Task: Set down only the lines running from the one with "build_wheels()" to the one with "obj.matrix_world = Matrix.Identity(4)", both lines included, exactly as they stand, please.

Supplied information:
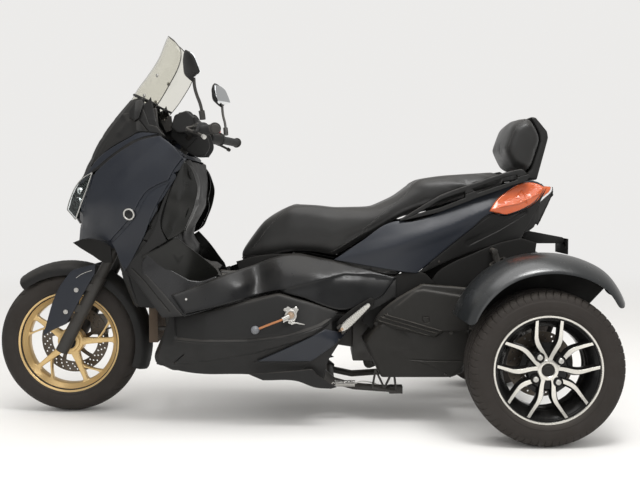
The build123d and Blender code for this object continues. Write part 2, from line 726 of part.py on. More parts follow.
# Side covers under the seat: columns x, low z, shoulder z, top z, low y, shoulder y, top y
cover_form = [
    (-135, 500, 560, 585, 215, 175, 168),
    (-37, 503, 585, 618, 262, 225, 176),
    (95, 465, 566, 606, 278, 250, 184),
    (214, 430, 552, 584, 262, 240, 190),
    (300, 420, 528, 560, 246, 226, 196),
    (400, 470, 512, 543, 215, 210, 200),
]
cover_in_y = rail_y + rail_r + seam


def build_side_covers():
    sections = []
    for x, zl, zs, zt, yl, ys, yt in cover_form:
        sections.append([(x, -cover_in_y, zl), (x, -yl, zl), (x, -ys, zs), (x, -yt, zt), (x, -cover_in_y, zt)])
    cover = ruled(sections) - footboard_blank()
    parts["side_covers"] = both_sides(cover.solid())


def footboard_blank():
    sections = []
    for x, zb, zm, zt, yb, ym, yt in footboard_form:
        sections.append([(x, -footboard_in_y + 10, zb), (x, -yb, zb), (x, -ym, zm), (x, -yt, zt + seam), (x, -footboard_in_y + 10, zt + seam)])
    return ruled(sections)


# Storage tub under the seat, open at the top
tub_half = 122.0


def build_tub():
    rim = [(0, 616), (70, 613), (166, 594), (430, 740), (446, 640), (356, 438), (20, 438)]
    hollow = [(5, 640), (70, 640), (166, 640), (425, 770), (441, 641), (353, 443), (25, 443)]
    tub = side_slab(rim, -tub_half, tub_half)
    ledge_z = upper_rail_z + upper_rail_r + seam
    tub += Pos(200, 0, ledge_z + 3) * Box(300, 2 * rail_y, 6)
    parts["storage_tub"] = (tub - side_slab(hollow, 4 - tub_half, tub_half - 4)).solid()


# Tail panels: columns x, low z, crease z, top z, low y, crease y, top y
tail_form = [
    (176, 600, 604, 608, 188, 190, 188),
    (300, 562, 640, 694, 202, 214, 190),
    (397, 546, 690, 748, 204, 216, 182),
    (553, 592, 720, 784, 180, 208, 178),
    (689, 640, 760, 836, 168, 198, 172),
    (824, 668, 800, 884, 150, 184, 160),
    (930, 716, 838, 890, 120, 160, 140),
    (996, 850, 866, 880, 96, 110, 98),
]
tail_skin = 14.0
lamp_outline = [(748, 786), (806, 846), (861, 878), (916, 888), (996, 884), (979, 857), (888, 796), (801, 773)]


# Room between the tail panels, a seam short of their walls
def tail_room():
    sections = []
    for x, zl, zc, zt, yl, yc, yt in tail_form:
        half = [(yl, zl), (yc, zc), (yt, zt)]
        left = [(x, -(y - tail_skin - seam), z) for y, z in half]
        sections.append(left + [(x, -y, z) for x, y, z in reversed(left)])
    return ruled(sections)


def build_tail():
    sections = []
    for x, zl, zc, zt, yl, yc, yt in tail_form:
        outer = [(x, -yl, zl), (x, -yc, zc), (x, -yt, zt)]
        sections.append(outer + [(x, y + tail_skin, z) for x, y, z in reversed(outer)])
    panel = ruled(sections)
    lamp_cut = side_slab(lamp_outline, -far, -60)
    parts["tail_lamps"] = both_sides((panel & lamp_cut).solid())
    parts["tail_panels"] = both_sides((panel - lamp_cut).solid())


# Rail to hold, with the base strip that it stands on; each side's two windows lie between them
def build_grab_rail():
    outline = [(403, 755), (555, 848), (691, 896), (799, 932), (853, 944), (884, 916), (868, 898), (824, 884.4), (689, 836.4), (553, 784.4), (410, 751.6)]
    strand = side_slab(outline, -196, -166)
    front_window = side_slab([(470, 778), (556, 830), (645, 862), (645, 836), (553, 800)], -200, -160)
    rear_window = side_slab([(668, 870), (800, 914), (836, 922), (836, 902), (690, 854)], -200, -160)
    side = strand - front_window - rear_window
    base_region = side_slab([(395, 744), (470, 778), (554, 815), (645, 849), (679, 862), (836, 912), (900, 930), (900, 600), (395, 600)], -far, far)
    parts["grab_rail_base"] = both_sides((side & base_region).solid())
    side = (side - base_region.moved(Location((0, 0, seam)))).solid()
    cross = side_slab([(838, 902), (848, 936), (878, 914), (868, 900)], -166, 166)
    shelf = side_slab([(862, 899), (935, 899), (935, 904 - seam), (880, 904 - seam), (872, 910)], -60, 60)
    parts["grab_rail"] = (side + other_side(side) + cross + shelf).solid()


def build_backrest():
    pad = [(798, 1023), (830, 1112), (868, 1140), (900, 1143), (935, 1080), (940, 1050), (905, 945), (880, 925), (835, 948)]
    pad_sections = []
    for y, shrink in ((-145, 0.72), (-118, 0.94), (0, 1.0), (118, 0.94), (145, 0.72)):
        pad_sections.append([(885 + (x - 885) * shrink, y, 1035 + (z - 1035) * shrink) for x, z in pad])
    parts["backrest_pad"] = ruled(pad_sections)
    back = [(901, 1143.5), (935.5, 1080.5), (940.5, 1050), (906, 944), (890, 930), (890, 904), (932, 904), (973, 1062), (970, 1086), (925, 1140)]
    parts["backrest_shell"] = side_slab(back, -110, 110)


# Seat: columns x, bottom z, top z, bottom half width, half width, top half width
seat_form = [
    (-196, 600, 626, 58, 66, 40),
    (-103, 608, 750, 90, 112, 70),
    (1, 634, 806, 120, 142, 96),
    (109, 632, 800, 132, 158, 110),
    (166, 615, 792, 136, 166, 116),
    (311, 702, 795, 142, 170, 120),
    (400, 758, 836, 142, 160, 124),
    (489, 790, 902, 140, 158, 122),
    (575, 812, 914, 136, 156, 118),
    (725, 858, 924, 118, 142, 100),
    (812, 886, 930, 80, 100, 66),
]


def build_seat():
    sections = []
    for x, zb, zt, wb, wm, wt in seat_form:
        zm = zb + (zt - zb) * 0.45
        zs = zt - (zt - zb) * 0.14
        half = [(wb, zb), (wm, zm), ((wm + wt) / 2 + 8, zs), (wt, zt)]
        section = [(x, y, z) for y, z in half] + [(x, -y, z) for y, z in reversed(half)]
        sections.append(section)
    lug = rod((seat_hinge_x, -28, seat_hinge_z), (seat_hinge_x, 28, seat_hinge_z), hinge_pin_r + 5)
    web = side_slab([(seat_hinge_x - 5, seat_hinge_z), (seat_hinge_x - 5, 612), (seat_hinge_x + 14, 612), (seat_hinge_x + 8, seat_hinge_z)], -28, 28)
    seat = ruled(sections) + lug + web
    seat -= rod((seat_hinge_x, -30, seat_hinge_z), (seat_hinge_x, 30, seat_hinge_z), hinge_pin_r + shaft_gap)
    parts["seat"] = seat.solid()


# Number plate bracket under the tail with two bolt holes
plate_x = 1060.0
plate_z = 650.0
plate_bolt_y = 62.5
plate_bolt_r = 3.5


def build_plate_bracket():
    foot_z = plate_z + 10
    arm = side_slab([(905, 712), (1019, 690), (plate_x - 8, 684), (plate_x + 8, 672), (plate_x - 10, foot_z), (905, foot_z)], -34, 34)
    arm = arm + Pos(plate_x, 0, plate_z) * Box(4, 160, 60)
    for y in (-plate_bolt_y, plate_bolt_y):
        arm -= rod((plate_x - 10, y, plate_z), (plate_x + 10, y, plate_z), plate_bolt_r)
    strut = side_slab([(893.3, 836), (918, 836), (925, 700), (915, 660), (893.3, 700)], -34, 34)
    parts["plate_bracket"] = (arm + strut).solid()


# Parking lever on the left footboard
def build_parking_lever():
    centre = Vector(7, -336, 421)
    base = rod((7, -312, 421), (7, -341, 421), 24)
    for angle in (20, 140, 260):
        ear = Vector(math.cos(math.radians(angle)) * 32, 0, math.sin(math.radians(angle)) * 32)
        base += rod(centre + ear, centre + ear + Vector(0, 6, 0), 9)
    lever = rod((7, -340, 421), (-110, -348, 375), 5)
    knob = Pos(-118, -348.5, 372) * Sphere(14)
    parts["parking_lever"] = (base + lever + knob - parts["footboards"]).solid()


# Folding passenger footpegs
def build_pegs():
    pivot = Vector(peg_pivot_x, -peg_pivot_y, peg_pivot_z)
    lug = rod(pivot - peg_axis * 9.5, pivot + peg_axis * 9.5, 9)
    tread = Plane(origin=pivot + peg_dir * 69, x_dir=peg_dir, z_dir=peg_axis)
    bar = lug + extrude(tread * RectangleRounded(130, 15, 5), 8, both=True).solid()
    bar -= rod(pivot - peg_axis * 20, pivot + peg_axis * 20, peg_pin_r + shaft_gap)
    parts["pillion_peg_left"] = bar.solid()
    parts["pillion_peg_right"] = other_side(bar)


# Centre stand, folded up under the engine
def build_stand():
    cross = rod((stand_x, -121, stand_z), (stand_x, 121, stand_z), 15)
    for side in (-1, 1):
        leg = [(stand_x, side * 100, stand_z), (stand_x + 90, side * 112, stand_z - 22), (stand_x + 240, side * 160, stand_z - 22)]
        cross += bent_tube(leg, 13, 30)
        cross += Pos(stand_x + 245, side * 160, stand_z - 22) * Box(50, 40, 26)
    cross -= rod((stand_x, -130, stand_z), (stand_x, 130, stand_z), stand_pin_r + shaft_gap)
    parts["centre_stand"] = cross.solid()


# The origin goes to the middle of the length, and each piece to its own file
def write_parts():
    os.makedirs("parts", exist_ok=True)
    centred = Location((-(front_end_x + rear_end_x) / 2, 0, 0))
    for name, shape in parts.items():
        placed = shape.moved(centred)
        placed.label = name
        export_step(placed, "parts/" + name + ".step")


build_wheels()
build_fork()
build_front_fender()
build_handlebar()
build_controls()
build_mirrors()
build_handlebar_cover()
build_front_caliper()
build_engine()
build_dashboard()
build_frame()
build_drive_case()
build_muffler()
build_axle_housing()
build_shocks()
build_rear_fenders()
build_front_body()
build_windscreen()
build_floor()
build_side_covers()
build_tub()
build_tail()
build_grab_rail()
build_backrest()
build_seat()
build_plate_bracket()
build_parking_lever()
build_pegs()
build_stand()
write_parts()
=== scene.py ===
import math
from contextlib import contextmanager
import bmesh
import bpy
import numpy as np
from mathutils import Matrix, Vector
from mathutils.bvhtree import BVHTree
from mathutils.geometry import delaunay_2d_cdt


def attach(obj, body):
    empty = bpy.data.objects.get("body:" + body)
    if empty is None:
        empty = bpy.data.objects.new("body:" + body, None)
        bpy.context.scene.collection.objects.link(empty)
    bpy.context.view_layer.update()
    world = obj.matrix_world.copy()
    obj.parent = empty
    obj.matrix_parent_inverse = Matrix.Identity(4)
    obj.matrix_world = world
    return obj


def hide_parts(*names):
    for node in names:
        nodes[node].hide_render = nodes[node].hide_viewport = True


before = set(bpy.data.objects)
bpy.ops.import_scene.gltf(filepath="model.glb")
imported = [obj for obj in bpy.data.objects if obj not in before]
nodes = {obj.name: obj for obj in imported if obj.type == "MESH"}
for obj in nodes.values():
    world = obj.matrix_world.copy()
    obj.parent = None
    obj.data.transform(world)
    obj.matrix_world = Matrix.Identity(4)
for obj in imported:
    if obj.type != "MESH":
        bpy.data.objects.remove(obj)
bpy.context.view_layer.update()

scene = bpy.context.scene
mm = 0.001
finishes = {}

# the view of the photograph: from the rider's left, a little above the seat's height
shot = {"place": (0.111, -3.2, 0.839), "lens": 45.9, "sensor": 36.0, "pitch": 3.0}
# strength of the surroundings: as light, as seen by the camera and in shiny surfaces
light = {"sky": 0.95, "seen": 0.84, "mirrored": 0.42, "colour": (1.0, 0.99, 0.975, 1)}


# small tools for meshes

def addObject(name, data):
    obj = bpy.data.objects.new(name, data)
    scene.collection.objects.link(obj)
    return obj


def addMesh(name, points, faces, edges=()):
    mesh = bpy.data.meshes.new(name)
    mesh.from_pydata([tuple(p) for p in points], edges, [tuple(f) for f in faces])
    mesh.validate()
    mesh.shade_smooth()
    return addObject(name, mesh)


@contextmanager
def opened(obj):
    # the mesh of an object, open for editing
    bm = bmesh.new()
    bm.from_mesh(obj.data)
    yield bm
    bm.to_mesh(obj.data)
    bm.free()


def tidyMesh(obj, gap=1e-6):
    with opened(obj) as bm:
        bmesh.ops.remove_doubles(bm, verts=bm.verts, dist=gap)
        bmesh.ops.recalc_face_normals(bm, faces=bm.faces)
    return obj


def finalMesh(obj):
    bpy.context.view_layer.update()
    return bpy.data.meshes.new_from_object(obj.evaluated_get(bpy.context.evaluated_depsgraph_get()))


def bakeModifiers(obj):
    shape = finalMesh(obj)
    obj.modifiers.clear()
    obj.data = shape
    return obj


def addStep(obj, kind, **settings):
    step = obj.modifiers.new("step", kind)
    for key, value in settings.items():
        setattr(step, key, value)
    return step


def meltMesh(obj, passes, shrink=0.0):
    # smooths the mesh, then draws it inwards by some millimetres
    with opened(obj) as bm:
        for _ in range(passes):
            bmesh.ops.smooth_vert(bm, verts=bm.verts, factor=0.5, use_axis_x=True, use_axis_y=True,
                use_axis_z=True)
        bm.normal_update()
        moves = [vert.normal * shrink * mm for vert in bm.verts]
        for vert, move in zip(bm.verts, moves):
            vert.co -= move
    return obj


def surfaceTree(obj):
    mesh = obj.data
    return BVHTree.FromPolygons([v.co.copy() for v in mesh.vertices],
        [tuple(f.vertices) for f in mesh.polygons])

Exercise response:
build_wheels()
build_fork()
build_front_fender()
build_handlebar()
build_controls()
build_mirrors()
build_handlebar_cover()
build_front_caliper()
build_engine()
build_dashboard()
build_frame()
build_drive_case()
build_muffler()
build_axle_housing()
build_shocks()
build_rear_fenders()
build_front_body()
build_windscreen()
build_floor()
build_side_covers()
build_tub()
build_tail()
build_grab_rail()
build_backrest()
build_seat()
build_plate_bracket()
build_parking_lever()
build_pegs()
build_stand()
write_parts()
=== scene.py ===
import math
from contextlib import contextmanager
import bmesh
import bpy
import numpy as np
from mathutils import Matrix, Vector
from mathutils.bvhtree import BVHTree
from mathutils.geometry import delaunay_2d_cdt


def attach(obj, body):
    empty = bpy.data.objects.get("body:" + body)
    if empty is None:
        empty = bpy.data.objects.new("body:" + body, None)
        bpy.context.scene.collection.objects.link(empty)
    bpy.context.view_layer.update()
    world = obj.matrix_world.copy()
    obj.parent = empty
    obj.matrix_parent_inverse = Matrix.Identity(4)
    obj.matrix_world = world
    return obj


def hide_parts(*names):
    for node in names:
        nodes[node].hide_render = nodes[node].hide_viewport = True


before = set(bpy.data.objects)
bpy.ops.import_scene.gltf(filepath="model.glb")
imported = [obj for obj in bpy.data.objects if obj not in before]
nodes = {obj.name: obj for obj in imported if obj.type == "MESH"}
for obj in nodes.values():
    world = obj.matrix_world.copy()
    obj.parent = None
    obj.data.transform(world)
    obj.matrix_world = Matrix.Identity(4)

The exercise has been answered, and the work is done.